Wikinvest Wire

Monday, November 14, 2005

FUNDX

In response to my post the other day about a fund of ETFs I had a comment left about a fund and fund company that I hadn't heard of before, FundX Upgrader Funds.

According to the home page it looks like they have five funds;
  1. Upgrader Fund (FUNDX)
  2. Aggressive Upgrader Fund (HOTFX)
  3. Conservative Upgrader Fund (RELAX)
  4. Flexible Income Fund (INCMX)
  5. Stock Upgrader Fund (STOCX)
STOCX looks like its brand new so I'll leave that out of the rest of the post.

The marketing department is very clever, those are great ticker symbols (not being sarcastic).

The funds are a blend of other open end funds and ETFs. I saw no CEFs in any of the funds. The returns for all four have been very good in terms of the funds doing what they are supposed to do. Morningstar gives FUNDX and HOTFX three stars, RELAX gets four stars and INCMX gets five stars.

What makes the rankings noteworthy is that these funds all look to be very expensive (as you might expect) with OERs in the mid and high twos, even the income fund. Morningstar places a lot of importance on fees. INCMX has five stars with a 2.41% expense. This is surprising to me.
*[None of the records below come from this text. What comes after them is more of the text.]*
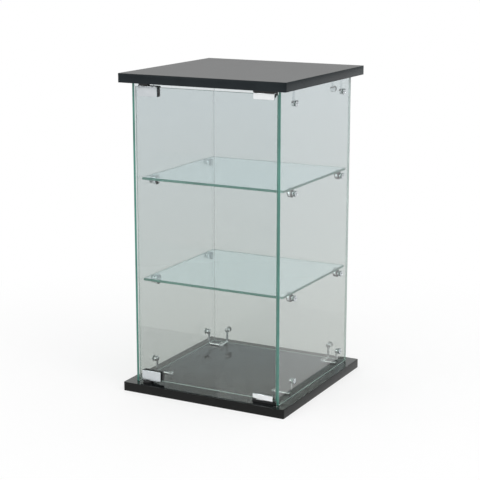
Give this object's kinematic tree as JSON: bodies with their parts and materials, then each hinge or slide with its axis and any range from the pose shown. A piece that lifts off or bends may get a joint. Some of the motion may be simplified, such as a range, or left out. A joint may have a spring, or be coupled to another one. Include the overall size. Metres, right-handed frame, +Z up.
{
  "type": "glass display case",
  "caption": "Upright counter-top glass display case with black boards above and below, glass shelves and a glass door on pivot hinges.",
  "frame": {"origin": "middle of the base board's underside", "axes": "+Z up, door on the -Y side, +X to the right as seen from the front"},
  "size_m": [0.36, 0.36, 0.64],
  "materials": {
    "board_laminate": "satin",
    "edge_band": "satin",
    "clear_glass": "polished",
    "shelf_glass": "polished",
    "clear_vinyl": "clear",
    "screw_zinc": "zinc plated",
    "steel": "turned",
    "magnet": "nickel plated",
    "black_zinc": "satin",
    "black_rubber": "matt",
    "black_plastic": "matt",
    "bright_chrome": "polished"
  },
  "bodies": {
    "case": {"base_board": "board_laminate", "base_edge_band": "edge_band", "top_board": "board_laminate", "top_edge_band": "edge_band", "left_panel": "clear_glass", "right_panel": "clear_glass", "back_panel": "clear_glass", "lower_shelf": "shelf_glass", "upper_shelf": "shelf_glass", "front_left_bottom_connector": "bright_chrome", "front_right_bottom_connector": "bright_chrome", "back_left_bottom_connector": "bright_chrome", "back_right_bottom_connector": "bright_chrome", "front_left_top_connector": "bright_chrome", "front_right_top_connector": "bright_chrome", "back_left_top_connector": "bright_chrome", "back_right_top_connector": "bright_chrome", "left_connector_bolts": "bright_chrome", "right_connector_bolts": "bright_chrome", "back_connector_bolts": "bright_chrome", "left_panel_washers": "clear_vinyl", "right_panel_washers": "clear_vinyl", "back_panel_washers": "clear_vinyl", "bottom_connector_screws": "screw_zinc", "top_connector_screws": "screw_zinc", "lower_front_left_support": "bright_chrome", "lower_front_right_support": "bright_chrome", "lower_back_left_support": "bright_chrome", "lower_back_right_support": "bright_chrome", "upper_front_left_support": "bright_chrome", "upper_front_right_support": "bright_chrome", "upper_back_left_support": "bright_chrome", "upper_back_right_support": "bright_chrome", "lower_support_sleeves": "bright_chrome", "upper_support_sleeves": "bright_chrome", "left_support_bolts": "bright_chrome", "right_support_bolts": "bright_chrome", "bottom_pivot_bush": "black_plastic", "top_pivot_bush": "black_plastic", "bottom_catch": "black_plastic", "top_catch": "black_plastic", "catch_magnets": "magnet", "bottom_catch_screws": "screw_zinc", "top_catch_screws": "screw_zinc"},
    "door": {"door_panel": "clear_glass", "bottom_hinge_body": "black_zinc", "top_hinge_body": "black_zinc", "bottom_hinge_cover": "bright_chrome", "top_hinge_cover": "bright_chrome", "bottom_hinge_pads": "black_rubber", "top_hinge_pads": "black_rubber", "hinge_grub_screws": "steel", "bottom_pivot_pin": "steel", "top_pivot_pin": "steel", "bottom_strike_clip": "bright_chrome", "top_strike_clip": "bright_chrome", "strike_clip_liners": "black_rubber"}
  },
  "joints": [
    {"name": "door_swing", "type": "hinge", "parent": "case", "child": "door", "pos_m": [-0.134, -0.1575, 0], "axis": [0, 0, -1], "range_deg": [0, 150]}
  ]
}
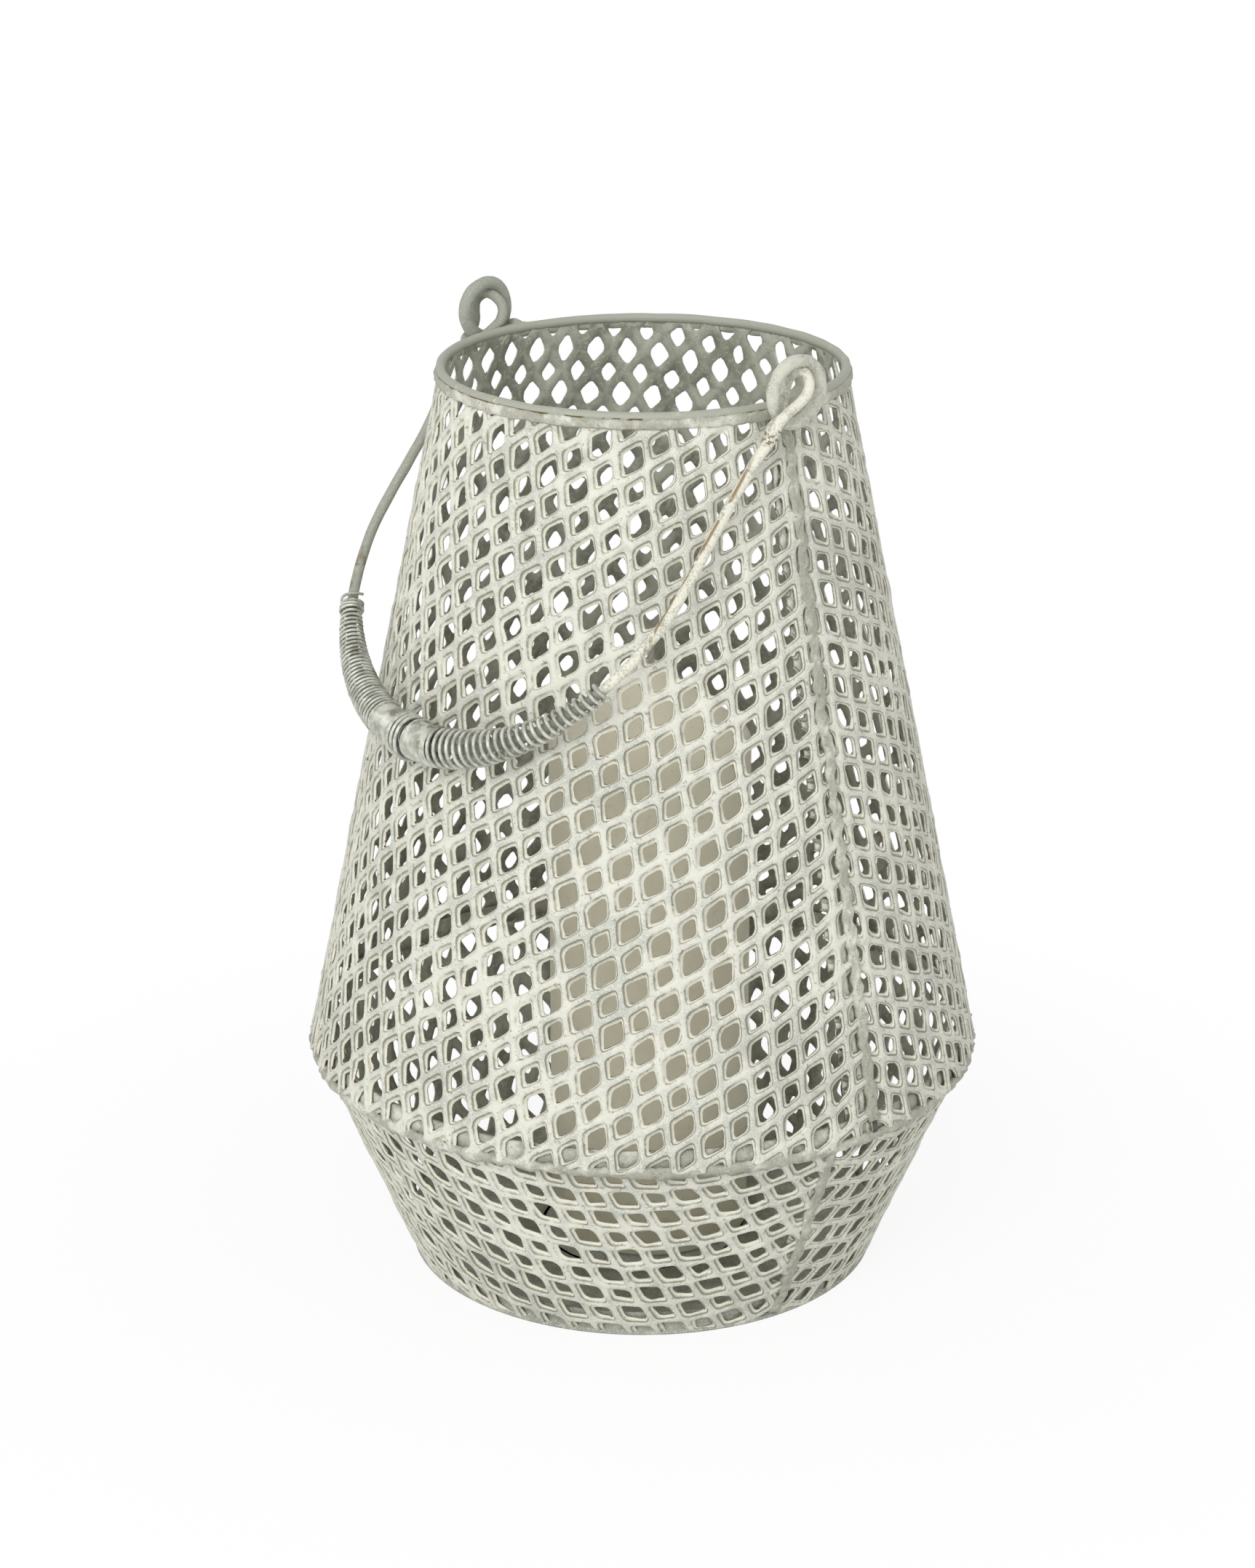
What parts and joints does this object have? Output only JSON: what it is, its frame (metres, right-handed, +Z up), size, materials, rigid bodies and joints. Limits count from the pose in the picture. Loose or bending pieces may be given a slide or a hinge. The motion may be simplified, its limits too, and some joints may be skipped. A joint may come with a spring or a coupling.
{
  "type": "candle lantern",
  "caption": "Open-topped candle lantern of pierced sheet steel with a wire bail, a wound grip and a pillar candle standing inside.",
  "frame": {"origin": "middle of the underside, at the level of the surface that the lantern stands on", "axes": "+Z up, +X along the bail's pivot line towards the ear above the upper seam, -Y towards the side that the bail leans on at rest"},
  "size_m": [0.2002, 0.2, 0.2877],
  "materials": {
    "whitewashed_sheet": "brushed off-white paint worn to grey, with rust in the edges of the holes",
    "base_steel": "dull grey-green paint, dusty",
    "aged_wire": "grey wire with patches of off-white paint and brown rust",
    "braze": "lumpy braze under thin off-white paint",
    "grip_wire": "galvanised spring wire, satin",
    "wax": "ivory wax, soft sheen",
    "wick": "unlit waxed cotton"
  },
  "bodies": {
    "lantern": {"upper_body": "whitewashed_sheet", "lower_bowl": "whitewashed_sheet", "base_plate": "base_steel", "rim_wire": "aged_wire", "right_ear_ring": "aged_wire", "left_ear_ring": "aged_wire", "right_ear_braze": "braze", "left_ear_braze": "braze", "upper_seam_braze": "braze", "lower_seam_braze": "braze"},
    "bail": {"bail_wire": "aged_wire", "grip_core": "grip_wire", "grip_coil": "grip_wire"},
    "candle": {"candle": "wax", "wick": "wick"}
  },
  "joints": [
    {"name": "bail_swing", "type": "hinge", "parent": "lantern", "child": "bail", "pos_m": [0, -0.0034, 0.2772], "axis": [-1, 0, 0], "range_deg": [0, 277.9]},
    {"name": "candle_lift", "type": "slide", "parent": "lantern", "child": "candle", "axis": [0, 0, 1], "range_m": [0, 0.3]}
  ]
}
I'm hard pressed to think a fund of funds is the best path but by and large the managers' approach does add risk adjusted value. There are plenty of drawbacks here and this type of thing gets written about a lot so I'll just leave it with a mostly positive post and say I will continue to watch these and see if I develop more of an opinion.

4 comments:

Kent said...

Here is more info on DAL Investments and FundX

http://moneycentral.msn.com/content/p28782.asp

joe said...

Not too many reviews on DAL Investments and FUNDX, but I did check it out with Hulbert's Financial Digest. It's been highly rated for the past 25 years. So although the funds may be expensive, they consistently make money.

mpasaa said...

I am trying out the Hulbert digest as I've heard great things about it. That said, while this No Load X thing seems to make sense the costs seem a bit high.

Guess the question is if these funds charge a high front end load and have very low fees does it compare to those that have no front end/back end loads but slightly higher fees such as the usual mgmt fees imposed by even the best fund family?

I'm still on the fence with regards to this strategy--makes sense--but is it really making that much more $$$??

Regards

Roger Nusbaum said...

much more is the eye of the fund holder. This post is more than a year old and I have not looked at the fund since. I don't have much to say on them, sorry.